Technically, yes that does make him mormon officially.  One you are baptized, you are a member of the church, regardless of whether you consider yourself religious or even you don’t attend church.  The church is set up in the sense that you can repent for the wrong doings that have been done.  So, let’s say that your Fiance were to one day return back to the church even though he hadn’t been following the teachings for years and years.  He would still be considered a member of the church, even though there had been years of not attending church, not following the teachigns, etc.  Pretty much the only way you would be “kicked out” of the church is if you did something really really bad…murder, commit adultery, etc.  As for if the Catholic church recognizes his baptism, I have no idea.

If you have any questions, definitely PM. πŸ™‚

Post # 6
Member
2 posts
Wannabee
  • Wedding: September 2010

Hey!  I had the exact same situation, except that *I* was the Mormon. Since the RC church didn’t recognize my LDS baptism, all they asked was if I’d formally renounced the RC church (I was baptized RC as a baby).
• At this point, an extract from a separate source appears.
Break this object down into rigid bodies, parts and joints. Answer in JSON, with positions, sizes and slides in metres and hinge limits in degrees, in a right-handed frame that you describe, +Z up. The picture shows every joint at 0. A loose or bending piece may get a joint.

At no point during the LDS baptism process do they require you to formally renounce all previous religious affiliations, so unless he did it on his own, he should be fine.  If he was never baptized Catholic, then he’s a non-Catholic regardless of who dunked him when he was 16. 
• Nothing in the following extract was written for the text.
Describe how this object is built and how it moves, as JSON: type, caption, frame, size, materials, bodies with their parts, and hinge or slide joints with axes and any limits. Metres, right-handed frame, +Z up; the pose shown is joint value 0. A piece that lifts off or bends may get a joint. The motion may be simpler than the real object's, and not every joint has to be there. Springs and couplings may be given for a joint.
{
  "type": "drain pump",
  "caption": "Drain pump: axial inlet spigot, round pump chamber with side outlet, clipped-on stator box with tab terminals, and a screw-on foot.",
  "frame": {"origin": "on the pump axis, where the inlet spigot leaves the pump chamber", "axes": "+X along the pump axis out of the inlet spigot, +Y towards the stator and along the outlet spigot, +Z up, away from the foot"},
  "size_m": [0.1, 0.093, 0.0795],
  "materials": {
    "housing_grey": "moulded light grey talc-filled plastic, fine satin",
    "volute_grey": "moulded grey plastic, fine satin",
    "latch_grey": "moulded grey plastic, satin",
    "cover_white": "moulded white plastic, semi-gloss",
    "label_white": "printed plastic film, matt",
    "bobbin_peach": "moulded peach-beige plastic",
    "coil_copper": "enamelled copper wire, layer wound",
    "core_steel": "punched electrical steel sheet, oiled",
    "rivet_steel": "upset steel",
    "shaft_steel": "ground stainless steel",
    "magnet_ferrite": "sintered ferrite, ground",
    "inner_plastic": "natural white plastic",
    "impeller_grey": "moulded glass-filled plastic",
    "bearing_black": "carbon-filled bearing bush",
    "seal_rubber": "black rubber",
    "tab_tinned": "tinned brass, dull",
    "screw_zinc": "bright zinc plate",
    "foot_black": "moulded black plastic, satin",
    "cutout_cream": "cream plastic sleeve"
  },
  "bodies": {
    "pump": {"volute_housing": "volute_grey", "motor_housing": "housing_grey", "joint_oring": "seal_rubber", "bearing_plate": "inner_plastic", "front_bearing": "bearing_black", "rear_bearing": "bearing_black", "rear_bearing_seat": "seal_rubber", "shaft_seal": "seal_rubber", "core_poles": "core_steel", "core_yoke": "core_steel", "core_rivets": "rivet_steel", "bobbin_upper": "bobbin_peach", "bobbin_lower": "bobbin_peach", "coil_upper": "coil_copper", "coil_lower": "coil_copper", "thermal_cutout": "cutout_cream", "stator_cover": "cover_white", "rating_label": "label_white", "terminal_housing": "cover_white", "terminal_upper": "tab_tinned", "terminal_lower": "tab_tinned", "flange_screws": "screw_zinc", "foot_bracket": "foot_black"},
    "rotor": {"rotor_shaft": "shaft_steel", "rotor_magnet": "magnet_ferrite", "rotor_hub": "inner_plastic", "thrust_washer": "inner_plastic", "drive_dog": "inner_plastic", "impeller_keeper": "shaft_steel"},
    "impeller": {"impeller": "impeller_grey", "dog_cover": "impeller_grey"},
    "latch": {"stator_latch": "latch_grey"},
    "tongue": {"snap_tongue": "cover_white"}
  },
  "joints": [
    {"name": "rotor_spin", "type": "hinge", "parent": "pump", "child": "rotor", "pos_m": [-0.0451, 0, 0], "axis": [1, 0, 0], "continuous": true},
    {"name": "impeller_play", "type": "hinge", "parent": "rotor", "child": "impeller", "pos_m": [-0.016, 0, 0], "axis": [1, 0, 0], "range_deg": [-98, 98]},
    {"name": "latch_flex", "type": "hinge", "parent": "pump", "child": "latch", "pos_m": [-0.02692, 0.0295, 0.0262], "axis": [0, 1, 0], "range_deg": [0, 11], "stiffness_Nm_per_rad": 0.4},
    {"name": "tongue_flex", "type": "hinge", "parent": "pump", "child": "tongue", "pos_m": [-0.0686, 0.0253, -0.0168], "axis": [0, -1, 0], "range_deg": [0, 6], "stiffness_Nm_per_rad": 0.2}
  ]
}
I would talk to your priest about it if it’s important to you, and if it’s a sore issue with your FH, maybe talk to your priest privately.  There should be no reason (from what you’ve said) that you can’t have a Catholic ceremony, eucharist included if he was baptized Catholic and has had his first communion.  If he hasn’t been confirmed (which would’ve happened when he was 16), you might want to double check to see if he needs to do that first. 

Keep in mind, too, that if you want to have kids and you want them baptized in the church, part of the process is promising to raise them Catholic.  Personally, I think it’d be worse to promise something you know in your hearts you won’t be able to uphold, rather than let a ritual you don’t fully believe in lapse…but that’s just my two cents.
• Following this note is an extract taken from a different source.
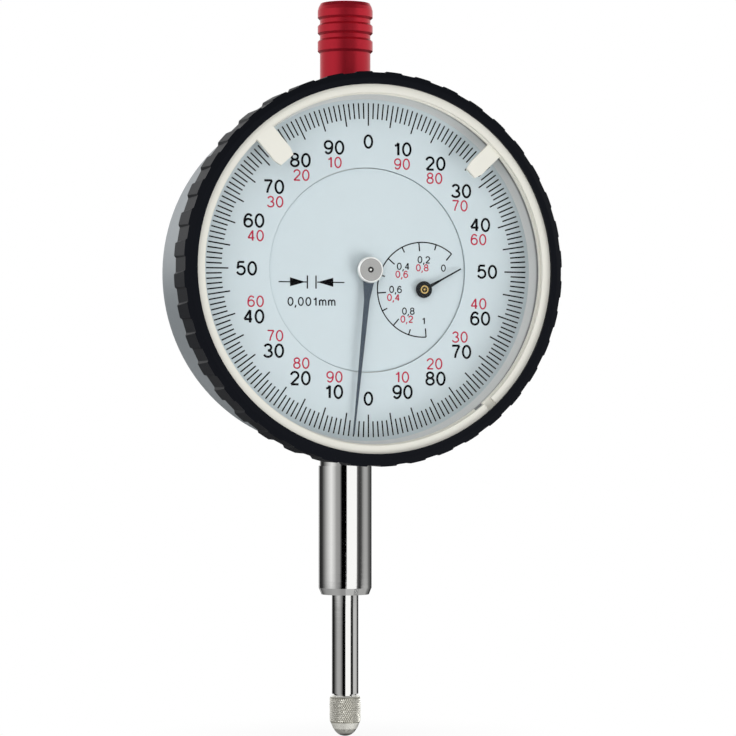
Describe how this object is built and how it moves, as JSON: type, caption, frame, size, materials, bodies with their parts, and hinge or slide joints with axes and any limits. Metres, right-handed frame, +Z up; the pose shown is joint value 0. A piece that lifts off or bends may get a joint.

And, just like the RC church, once you’re baptized, unless you formally renounce the church, you’re always welcome back in the LDS fold. Being baptized in both is sort of like having a spiritual dual-citizenship.  πŸ™‚

Post # 7
Member
350 posts
Helper bee
  • Wedding: January 1991

@texeverlasting: “And, just like the RC church, once you’re baptized, unless you formally renounce the church, you’re always welcome back in the LDS fold”

You’re welcome back in even if you do renounce the Catholic Church.  If you didn’t renounce the Catholic Church by formally joining another group, you can be absolved by any priest through the Sacrament of Reconcilliation.  If you did formally renounce the Catholic Church, you were latae sententiae excommunicated.  A latae sententiae excommunication can only be absolved through the Sacrament of Reconcilliation with a bishop, or with a priest given the authority to do so by the bishop (so some priests, but not all).  It’s likely you were asked because the priest didn’t have the authority to absolve from a latae sententiae excommunication and needed to find someone with that authority if you needed it.

Post # 10
Member
2 posts
Wannabee
  • Wedding: June 2003

The Mormon Church would still consider your SO to be a member since he’s officially still on the records of the church.  For someone to be removed from the records of the LDS Church, they’d either need to request to have their name removed or be excommunicated.  There are lots of people (maybe close to half) on the records of the LDS Church who are not considered active in the Church.  Many of those

Since I’m a member of the Mormon Church, I don’t know as much about what baptism means for Catholics, but you can read about what baptism means for Mormons on the Church’s web site:  http://lds.org/scriptures/bd/baptism?lang=eng.

Post # 11
Member
383 posts
Helper bee
  • Wedding: September 2012

If he was baptized as a Christian previously, the church would treat your marriage as a mixed faith marriage.

If he wasn’t baptized as a christian, they would treat it as a non-baptized person marrying a Catholic.

The only differences for these are one extra letter of permission from the bishop, but that’s nothing for you to do. It’s just another form the priest fills out. We ran into this problem when my Fiance couldn’t find a record of his baptism.

Honestly, living together will probably be a bigger deal to the priest than the fact that he may or may not be mormon.